ABSTRACT

Ideally, markets are self-regulating systems kept in balance by the reciprocal actions of supply and demand, Adam Smith’s “invisible hand.” However, historically, powerful interests within or outside the market have distorted its operation. Under mercantilism, states saw in markets a means of obtaining wealth and power, and they intervened in them to gain an advantage. World system and dependency theorists have argued that core developed states have been able to turn their longer history of capital accumulation into hegemonic control over world markets, creating a world economic structure in which the West constitutes the core of dominant firms and markets, supported by a periphery of adjunct firms and markets. Because of the uneven topography of the modern global economy, late-industrializing countries on the periphery cannot rely on the invisible hand of market forces but must depend on the visible hand of their own governments to protect and guide their nascent industries (Amsden 1992). In Taiwan, both the Japanese colonial government (1895–1945) and the Republican government (1946 to the present) were actively involved in shaping the island’s economy to suit their broader economic and political objectives.
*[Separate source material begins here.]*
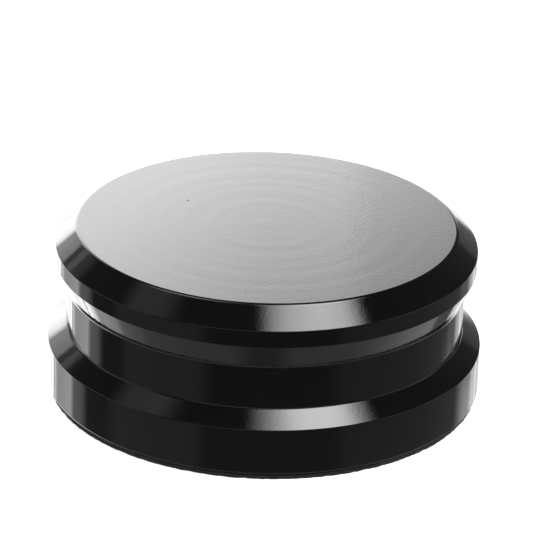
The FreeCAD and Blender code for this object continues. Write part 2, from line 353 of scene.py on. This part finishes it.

The Japanese dismantled Taiwan’s regional system of commerce and redirected agricultural surplus in support of an industrializing Japan; however, they stopped short of appropriating small family farms and converting them into large plantations when they met stiff resistance. The Nationalists continued to exert tight control over the agricultural sector, in order to appropriate the necessary funds to set up an industrial infrastructure. With the later growth in the labor-intensive export industry, power accrued within the local realm. Although much credit is given government policy in guiding Taiwan’s postwar development, most of the economic growth in this period can be attributed to private initiative within this realm (Dollar and Sokoloff 1994). In this chapter, I relate how the Japanese and Nationalist states forced Taiwan’s development. I also look at the meteoric rise and fall of the shoe industry, an example of a “third-realm” industry that rose on the back of local society and involved low-level departments in the Ministry of Economic Affairs and semiofficial organizations such as the Taiwan Footwear Manufacturers’ Association (TMFA).